Responsive Porous Material for Discrimination and Selective Capture of Low-Concentration SO2

The efficient removal of low-concentration SO2 is of great significance but challenging due to the competitive adsorption of CO2. Herein, we report the efficient capture of low-concentration SO2 with high selectivity over CO2 by Mn(INA)2 (INA = isonicotinate) with a designed pore structure. Notably, the channels of Mn(INA)2 exhibit large cavities and narrow bottlenecks, leading to the exclusion of the larger molecules of N2 and CH4. An interesting phenomenon was observed through single-crystal X-ray diffraction experiments where SO2 "opened" the bottlenecks and entered the cavities via the rotation of the pyridine ring (12.2°) to enlarge the cavities to accommodate SO2 molecules. These responsive properties of Mn(INA)2 to SO2 molecules afford high SO2/CO2 separation selectivity.

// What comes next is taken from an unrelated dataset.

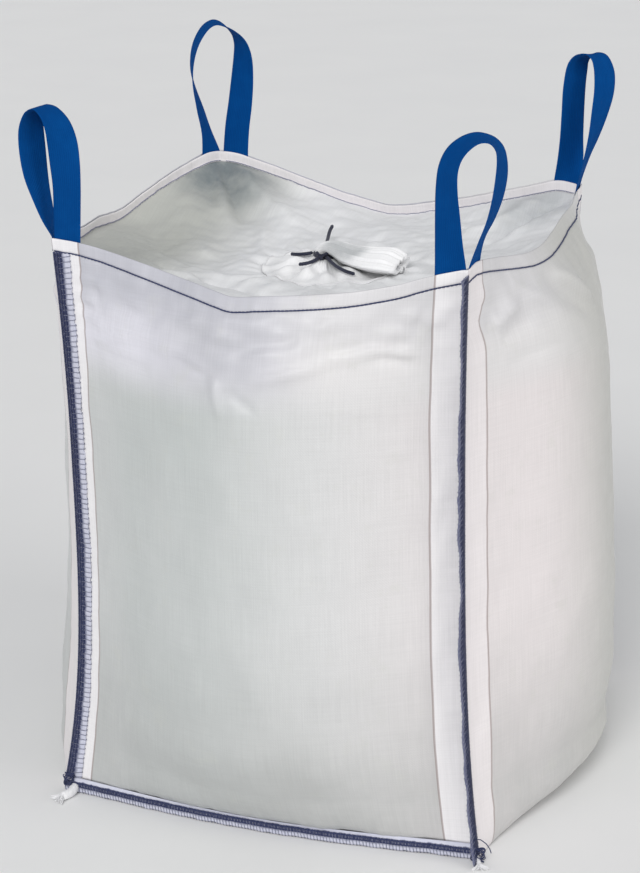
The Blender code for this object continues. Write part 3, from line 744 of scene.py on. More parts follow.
def sewThread(name, runs, radius, material, resolution=0):
    finishPiece(threadCurve(name, runs, radius, material, resolution), "seam_thread")


# The top's form, and the tie's free ends, which lie over the gathered cloth round the spout
topForm = {
    "dishCentre": 1.085, "dishPower": 2.2, "spoutRadius": 0.150, "neck": (-0.015, 0.0, 1.112),
    "neckRadius": 0.020, "neckDrop": 0.004, "rosettePower": 1.6, "pleatHeight": 0.006,
    "skirtFrom": 0.070, "skirtTo": 0.112,
}
tieTails = {
    "diameter": 0.008, "strands": 3, "twistLength": 0.019, "groove": 0.0007,
    "tipLift": {"back": 0.026}, "overPleats": 0.0015, "stepsBetween": 4,
    "lengths": {"back": 0.182, "left": 0.058, "right": 0.108, "front": 0.058},
    "routes": {
        "back": (
            (-0.0235, 0.0260), (-0.030, 0.044), (-0.038, 0.068), (-0.047, 0.095),
            (-0.056, 0.123), (-0.064, 0.152), (-0.070, 0.178), (-0.072, 0.200),
        ),
        "left": (
            (-0.0417, -0.0030), (-0.056, -0.005), (-0.070, -0.003), (-0.084, 0.003), (-0.097, 0.011),
        ),
        "right": (
            (-0.0030, -0.0250), (0.010, -0.040), (0.026, -0.056), (0.044, -0.070),
            (0.063, -0.081), (0.083, -0.088),
        ),
        "front": (
            (-0.0169, -0.0269), (-0.019, -0.042), (-0.025, -0.055), (-0.036, -0.065), (-0.049, -0.070),
        ),
    },
}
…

In addition, first-principles dispersion-corrected density functional theory (DFT-D) calculations elucidate that the high-density host–guest interactions including duple Sδ+···Oδ− electrostatic interactions, multiple Hδ+···Oδ− dipole–dipole interactions, and guest–guest interactions between SO2 molecules are responsible for the sensitive response of the material toward low-concentration SO2 (2000 ppm). The efficient SO2 capture properties of Mn(INA)2 are further demonstrated by the breakthrough experiments. Moreover, the material is stable and easy to scale up, which makes it promising for low-concentration SO2 removal.